### STATED GOAL
Repeat the listing in full, word for word.

### DATA SHOWN
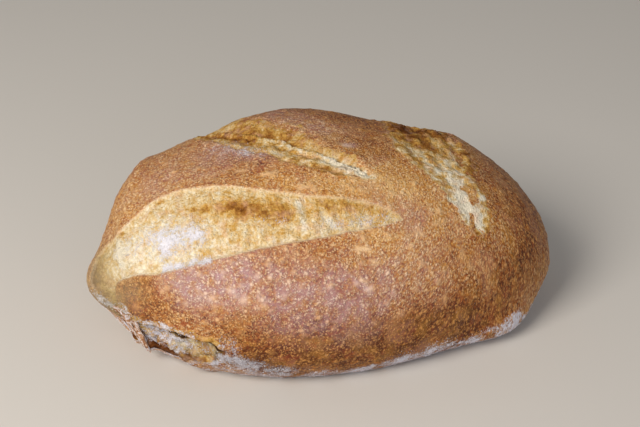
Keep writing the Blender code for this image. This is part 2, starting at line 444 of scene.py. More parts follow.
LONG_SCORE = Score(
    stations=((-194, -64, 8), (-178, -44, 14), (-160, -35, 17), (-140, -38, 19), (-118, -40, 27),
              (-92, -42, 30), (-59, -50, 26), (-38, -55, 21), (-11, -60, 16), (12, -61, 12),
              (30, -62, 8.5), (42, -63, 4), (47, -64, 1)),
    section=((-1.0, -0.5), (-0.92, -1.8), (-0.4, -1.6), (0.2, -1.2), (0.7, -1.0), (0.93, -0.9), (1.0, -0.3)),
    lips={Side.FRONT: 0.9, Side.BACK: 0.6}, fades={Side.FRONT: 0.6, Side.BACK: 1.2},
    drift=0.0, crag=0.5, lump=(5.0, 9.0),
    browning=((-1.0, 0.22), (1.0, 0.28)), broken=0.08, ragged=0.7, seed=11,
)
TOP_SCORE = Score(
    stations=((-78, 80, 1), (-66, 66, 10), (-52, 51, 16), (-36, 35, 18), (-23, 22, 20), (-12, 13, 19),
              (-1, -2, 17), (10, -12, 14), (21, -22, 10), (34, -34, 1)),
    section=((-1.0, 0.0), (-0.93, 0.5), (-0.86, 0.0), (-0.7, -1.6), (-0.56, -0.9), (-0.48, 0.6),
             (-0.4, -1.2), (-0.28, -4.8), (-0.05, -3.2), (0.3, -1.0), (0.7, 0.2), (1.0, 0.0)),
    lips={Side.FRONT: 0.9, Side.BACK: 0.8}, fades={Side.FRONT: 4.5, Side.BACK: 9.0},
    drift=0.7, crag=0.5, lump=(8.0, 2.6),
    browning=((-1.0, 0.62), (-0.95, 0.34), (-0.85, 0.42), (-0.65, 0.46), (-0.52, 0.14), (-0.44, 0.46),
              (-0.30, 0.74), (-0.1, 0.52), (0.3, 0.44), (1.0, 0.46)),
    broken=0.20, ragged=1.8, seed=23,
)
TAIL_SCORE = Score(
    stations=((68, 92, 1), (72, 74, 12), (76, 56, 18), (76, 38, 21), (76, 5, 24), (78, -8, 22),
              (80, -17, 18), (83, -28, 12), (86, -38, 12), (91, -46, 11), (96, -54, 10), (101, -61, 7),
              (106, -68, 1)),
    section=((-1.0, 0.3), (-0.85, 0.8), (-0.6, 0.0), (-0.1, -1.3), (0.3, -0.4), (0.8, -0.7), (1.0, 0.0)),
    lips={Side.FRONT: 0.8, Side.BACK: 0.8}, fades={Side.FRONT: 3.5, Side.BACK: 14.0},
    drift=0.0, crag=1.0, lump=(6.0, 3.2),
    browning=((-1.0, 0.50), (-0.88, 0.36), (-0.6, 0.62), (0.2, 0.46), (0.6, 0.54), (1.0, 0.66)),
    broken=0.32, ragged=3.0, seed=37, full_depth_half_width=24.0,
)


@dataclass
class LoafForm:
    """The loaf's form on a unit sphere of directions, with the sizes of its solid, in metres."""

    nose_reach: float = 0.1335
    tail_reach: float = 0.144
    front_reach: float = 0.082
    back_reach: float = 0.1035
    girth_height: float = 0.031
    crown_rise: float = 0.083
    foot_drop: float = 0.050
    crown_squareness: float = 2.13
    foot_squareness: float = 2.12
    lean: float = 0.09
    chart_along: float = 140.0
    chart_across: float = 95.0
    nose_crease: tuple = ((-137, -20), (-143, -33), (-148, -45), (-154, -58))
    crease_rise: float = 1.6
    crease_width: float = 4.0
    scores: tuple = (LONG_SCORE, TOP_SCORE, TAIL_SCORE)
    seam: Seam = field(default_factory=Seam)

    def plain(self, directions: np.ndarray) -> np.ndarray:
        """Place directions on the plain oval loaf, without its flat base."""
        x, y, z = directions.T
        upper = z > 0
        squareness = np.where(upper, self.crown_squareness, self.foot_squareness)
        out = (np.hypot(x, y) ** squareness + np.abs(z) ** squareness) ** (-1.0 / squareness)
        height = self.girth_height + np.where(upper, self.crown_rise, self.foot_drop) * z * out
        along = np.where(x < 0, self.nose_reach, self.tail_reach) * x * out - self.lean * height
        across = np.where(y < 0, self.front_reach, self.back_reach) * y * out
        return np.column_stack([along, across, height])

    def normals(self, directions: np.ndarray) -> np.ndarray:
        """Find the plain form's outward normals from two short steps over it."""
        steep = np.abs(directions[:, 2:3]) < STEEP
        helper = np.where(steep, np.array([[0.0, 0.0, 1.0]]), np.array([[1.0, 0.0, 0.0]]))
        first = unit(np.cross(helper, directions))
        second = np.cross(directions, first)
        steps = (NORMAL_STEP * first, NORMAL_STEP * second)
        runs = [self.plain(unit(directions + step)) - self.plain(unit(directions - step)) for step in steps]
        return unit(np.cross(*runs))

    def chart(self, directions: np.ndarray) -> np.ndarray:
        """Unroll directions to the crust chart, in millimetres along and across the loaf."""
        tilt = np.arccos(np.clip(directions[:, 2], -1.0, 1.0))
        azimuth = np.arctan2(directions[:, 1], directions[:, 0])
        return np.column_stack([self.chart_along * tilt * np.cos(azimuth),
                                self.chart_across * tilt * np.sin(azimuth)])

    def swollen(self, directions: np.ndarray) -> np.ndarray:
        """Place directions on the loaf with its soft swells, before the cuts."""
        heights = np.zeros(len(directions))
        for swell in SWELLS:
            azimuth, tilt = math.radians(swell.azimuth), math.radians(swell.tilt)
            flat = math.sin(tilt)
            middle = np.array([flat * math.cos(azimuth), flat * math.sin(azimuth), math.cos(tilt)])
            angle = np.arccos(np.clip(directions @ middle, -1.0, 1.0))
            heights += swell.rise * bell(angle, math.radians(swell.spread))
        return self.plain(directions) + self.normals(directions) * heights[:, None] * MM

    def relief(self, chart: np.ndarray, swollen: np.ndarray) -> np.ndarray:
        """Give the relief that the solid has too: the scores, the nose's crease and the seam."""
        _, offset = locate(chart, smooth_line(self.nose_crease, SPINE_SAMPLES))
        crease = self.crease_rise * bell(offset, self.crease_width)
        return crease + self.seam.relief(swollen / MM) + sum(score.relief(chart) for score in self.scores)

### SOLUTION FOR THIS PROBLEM
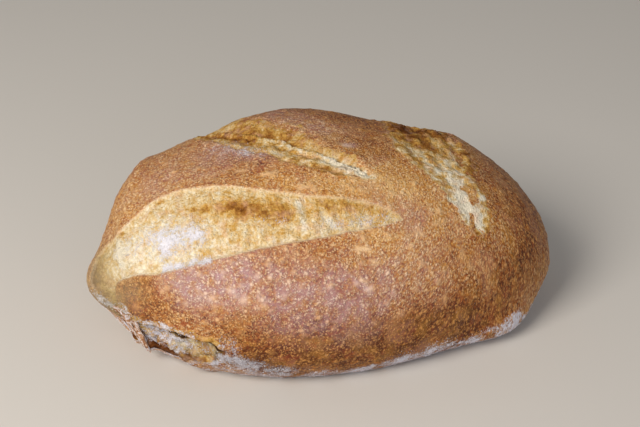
Keep writing the Blender code for this image. This is part 2, starting at line 444 of scene.py. More parts follow.
LONG_SCORE = Score(
    stations=((-194, -64, 8), (-178, -44, 14), (-160, -35, 17), (-140, -38, 19), (-118, -40, 27),
              (-92, -42, 30), (-59, -50, 26), (-38, -55, 21), (-11, -60, 16), (12, -61, 12),
              (30, -62, 8.5), (42, -63, 4), (47, -64, 1)),
    section=((-1.0, -0.5), (-0.92, -1.8), (-0.4, -1.6), (0.2, -1.2), (0.7, -1.0), (0.93, -0.9), (1.0, -0.3)),
    lips={Side.FRONT: 0.9, Side.BACK: 0.6}, fades={Side.FRONT: 0.6, Side.BACK: 1.2},
    drift=0.0, crag=0.5, lump=(5.0, 9.0),
    browning=((-1.0, 0.22), (1.0, 0.28)), broken=0.08, ragged=0.7, seed=11,
)
TOP_SCORE = Score(
    stations=((-78, 80, 1), (-66, 66, 10), (-52, 51, 16), (-36, 35, 18), (-23, 22, 20), (-12, 13, 19),
              (-1, -2, 17), (10, -12, 14), (21, -22, 10), (34, -34, 1)),
    section=((-1.0, 0.0), (-0.93, 0.5), (-0.86, 0.0), (-0.7, -1.6), (-0.56, -0.9), (-0.48, 0.6),
             (-0.4, -1.2), (-0.28, -4.8), (-0.05, -3.2), (0.3, -1.0), (0.7, 0.2), (1.0, 0.0)),
    lips={Side.FRONT: 0.9, Side.BACK: 0.8}, fades={Side.FRONT: 4.5, Side.BACK: 9.0},
    drift=0.7, crag=0.5, lump=(8.0, 2.6),
    browning=((-1.0, 0.62), (-0.95, 0.34), (-0.85, 0.42), (-0.65, 0.46), (-0.52, 0.14), (-0.44, 0.46),
              (-0.30, 0.74), (-0.1, 0.52), (0.3, 0.44), (1.0, 0.46)),
    broken=0.20, ragged=1.8, seed=23,
)
TAIL_SCORE = Score(
    stations=((68, 92, 1), (72, 74, 12), (76, 56, 18), (76, 38, 21), (76, 5, 24), (78, -8, 22),
              (80, -17, 18), (83, -28, 12), (86, -38, 12), (91, -46, 11), (96, -54, 10), (101, -61, 7),
              (106, -68, 1)),
    section=((-1.0, 0.3), (-0.85, 0.8), (-0.6, 0.0), (-0.1, -1.3), (0.3, -0.4), (0.8, -0.7), (1.0, 0.0)),
    lips={Side.FRONT: 0.8, Side.BACK: 0.8}, fades={Side.FRONT: 3.5, Side.BACK: 14.0},
    drift=0.0, crag=1.0, lump=(6.0, 3.2),
    browning=((-1.0, 0.50), (-0.88, 0.36), (-0.6, 0.62), (0.2, 0.46), (0.6, 0.54), (1.0, 0.66)),
    broken=0.32, ragged=3.0, seed=37, full_depth_half_width=24.0,
)


@dataclass
class LoafForm:
    """The loaf's form on a unit sphere of directions, with the sizes of its solid, in metres."""

    nose_reach: float = 0.1335
    tail_reach: float = 0.144
    front_reach: float = 0.082
    back_reach: float = 0.1035
    girth_height: float = 0.031
    crown_rise: float = 0.083
    foot_drop: float = 0.050
    crown_squareness: float = 2.13
    foot_squareness: float = 2.12
    lean: float = 0.09
    chart_along: float = 140.0
    chart_across: float = 95.0
    nose_crease: tuple = ((-137, -20), (-143, -33), (-148, -45), (-154, -58))
    crease_rise: float = 1.6
    crease_width: float = 4.0
    scores: tuple = (LONG_SCORE, TOP_SCORE, TAIL_SCORE)
    seam: Seam = field(default_factory=Seam)

    def plain(self, directions: np.ndarray) -> np.ndarray:
        """Place directions on the plain oval loaf, without its flat base."""
        x, y, z = directions.T
        upper = z > 0
        squareness = np.where(upper, self.crown_squareness, self.foot_squareness)
        out = (np.hypot(x, y) ** squareness + np.abs(z) ** squareness) ** (-1.0 / squareness)
        height = self.girth_height + np.where(upper, self.crown_rise, self.foot_drop) * z * out
        along = np.where(x < 0, self.nose_reach, self.tail_reach) * x * out - self.lean * height
        across = np.where(y < 0, self.front_reach, self.back_reach) * y * out
        return np.column_stack([along, across, height])

    def normals(self, directions: np.ndarray) -> np.ndarray:
        """Find the plain form's outward normals from two short steps over it."""
        steep = np.abs(directions[:, 2:3]) < STEEP
        helper = np.where(steep, np.array([[0.0, 0.0, 1.0]]), np.array([[1.0, 0.0, 0.0]]))
        first = unit(np.cross(helper, directions))
        second = np.cross(directions, first)
        steps = (NORMAL_STEP * first, NORMAL_STEP * second)
        runs = [self.plain(unit(directions + step)) - self.plain(unit(directions - step)) for step in steps]
        return unit(np.cross(*runs))

    def chart(self, directions: np.ndarray) -> np.ndarray:
        """Unroll directions to the crust chart, in millimetres along and across the loaf."""
        tilt = np.arccos(np.clip(directions[:, 2], -1.0, 1.0))
        azimuth = np.arctan2(directions[:, 1], directions[:, 0])
        return np.column_stack([self.chart_along * tilt * np.cos(azimuth),
                                self.chart_across * tilt * np.sin(azimuth)])

    def swollen(self, directions: np.ndarray) -> np.ndarray:
        """Place directions on the loaf with its soft swells, before the cuts."""
        heights = np.zeros(len(directions))
        for swell in SWELLS:
            azimuth, tilt = math.radians(swell.azimuth), math.radians(swell.tilt)
            flat = math.sin(tilt)
            middle = np.array([flat * math.cos(azimuth), flat * math.sin(azimuth), math.cos(tilt)])
            angle = np.arccos(np.clip(directions @ middle, -1.0, 1.0))
            heights += swell.rise * bell(angle, math.radians(swell.spread))
        return self.plain(directions) + self.normals(directions) * heights[:, None] * MM

    def relief(self, chart: np.ndarray, swollen: np.ndarray) -> np.ndarray:
        """Give the relief that the solid has too: the scores, the nose's crease and the seam."""
        _, offset = locate(chart, smooth_line(self.nose_crease, SPINE_SAMPLES))
        crease = self.crease_rise * bell(offset, self.crease_width)
        return crease + self.seam.relief(swollen / MM) + sum(score.relief(chart) for score in self.scores)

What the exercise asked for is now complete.